VI. The Writing Center as Last Best Place

          Now comes the tricky part.  By now, most of you are wondering how I’m going to pull all of this together.  So am I, friends, so am I.

          I’ve spent a lot of time the last couple of weeks conferencing with first-semester writers who are trying to make their first essays happen.  “You should be able to paraphrase your entire essay in a single sentence,” I tell them.  My sentence, I think, is something like this: “We can learn a great deal from the two places I love most in life, Montana and my Writing Center, which share many common characteristics, including the occasionally disturbing grizzly bear.”  See, that part wasn’t too hard.

          The writing center, like Montana, is certainly not a perfect place; both are populated with the occasionally disturbing grizzly bear (though, of course, some grizzly bears are more metaphorical than others.)  A couple of years ago, Annie and I took our friends John and Rita to Montana with us.  It was their first trip west, and Rita, who is the kind who does a lot of reading before she actually experiences anything, had pretty much driven herself into a bear-fearing frenzy long before we even left Oklahoma.  I don’t know about you, but I have a tendency to be like Rita, to make my bears scarier than they actually need to be, to blow them out of proportion.  More importantly, I tend to try to out run my bears, rather than redefining the opposition, and that usually gets me into trouble.   To make our writing centers the Last Best Place, we need our grizzlies, but we also need to recognize them for what they are: more myth than reality, more avoidable than defeatable, more creatures of our own worst imaginations than beasts of reality.

          Both Montana and my writing center represent home to me.  Less than people or locale, home is a sense of well being, a connection between ourselves and our surroundings, a place that we can love because it brings out the best in us.  Building a writing center that brought out the best in me was a little tricky: at the time I was building, I don’t know that I could have told you what the best of me was.  But building a writing center that brings out the best in a wide variety of individuals, workers and clients alike, is trickier still, and I’m not sure that I can even suggest where to start.  But at ECU, it’s a feeling we’re after in our writing center, a place of friendliness and caring, of helpfulness, of personal support and mental challenges.  Last December, a non-traditional student whom none of us recognized brought in a big box of cookies to thank us for having encouraged her one dark day in late September when she was ready to throw in the towel and go back to her laundry and cooking.  “This is the best place,” she told me; “I just come here when I feel like I need someone to believe in me.”  Me too, I said, me too.

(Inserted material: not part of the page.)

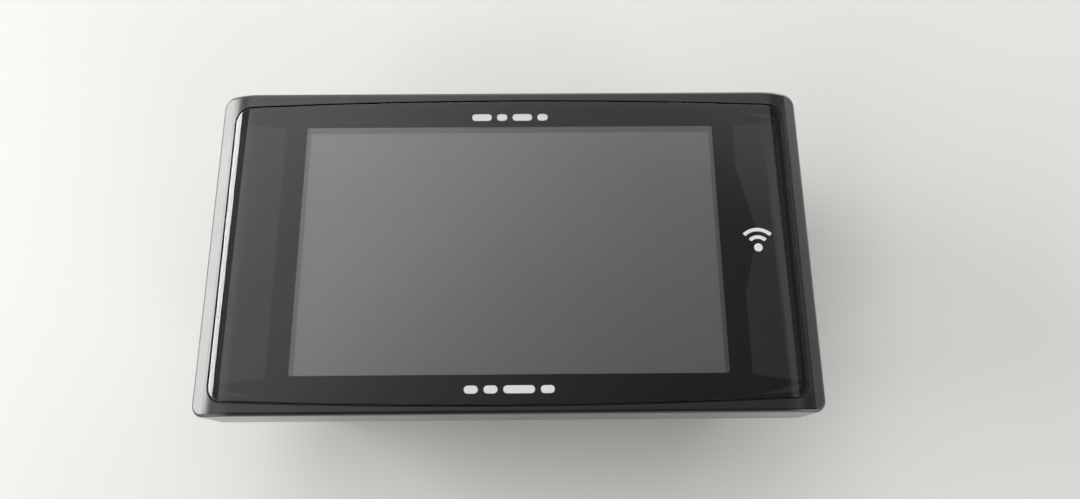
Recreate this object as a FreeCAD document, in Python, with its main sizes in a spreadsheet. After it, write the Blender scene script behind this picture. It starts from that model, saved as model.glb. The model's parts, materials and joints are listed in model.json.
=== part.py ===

          Part of the reason the writing center can provide this belief in the individual, I think, is that we maintain an existence on the edge of the university.  Writing centers do not, traditionally, emphasize top down learning; we need to be sure that we continue to focus on the kinds of learning we do best: developmental, experiential, collaborative, individual.  For some reason, I’ve noticed, new tutors always want to get right down to work, to begin a session with the paper that’s in front of them.  As they gain experience, they spend more and more time with the writer, less and less time with the text.  I have tried to bring that into the training I do, the affective dimension which must precede any intellectual work we must do.  When students look at their instructors, they see professors eager to do their own research; they see graduate assistants more worried about the classes they take than the classes they teach; they see adjuncts packing up hurriedly for their next adjunct appointment, 10 or 20 or 50 miles on down the road; or, increasingly, they see a television or a computer monitor.  When students look at our writing center, they should see consultants, unhurried and undistracted,  who will learn their names and their fears, who will come to know them as something more than a chair and a paper.  When students look at our writing center, they should see a different kind of world view--a Montana view--one which values the individual within the community.


          This independent center I advocate, we must remember, can appear a little uncivilized, but that, too, can be a good thing.  Our writing center moved a couple of years ago to a main floor, center-of-campus location which is directly beneath the president’s office.  The muckety-muck come and go at all hours of the day, passing in front of our glass-walled center.  When we first moved into this location, I dreaded the intrusions that were bound to come and, at first, the administrators would walk by, peering at us in our fish bowl.  But then some interesting changes occurred.  First, we started getting more respect as the administrators finally saw the physical manifestation of the numbers we serve, numbers I’d been feeding them for years, numbers which remained shapeless abstractions until they watched us on a daily basis.  Second, the administrators stopped watching.  Now, two years later, they never look in, strolling past with their faces straight ahead or locked on their own shoes.  To be honest,  I think we scare them.  I think we’re a little too uncivilized for them with our food and our bizarre posters and our rock and roll.  I think, in fact, that they look at us and see ... grizzly bears.

          We should cultivate all of this, I think.  As administrators, we should work harder to distinguish the literal bears from the imaginary ones so that we know when we really do need to run, conserving our energies for those moments.  As tutor trainers, we should infuse our workers with an understanding and appreciation of the affective dimension, the one which will make our centers into homes, not just for the workers but for the clients as well.  As revolutionaries, we should make the most of our different world view, the one which supports the traditional institution even as we undermine it.  We should keep our centers a little uncivilized, and we should always, always maintain our locations on the fringe, a place where individuality is extolled and nurtured by the community, the Last Best Place in the university.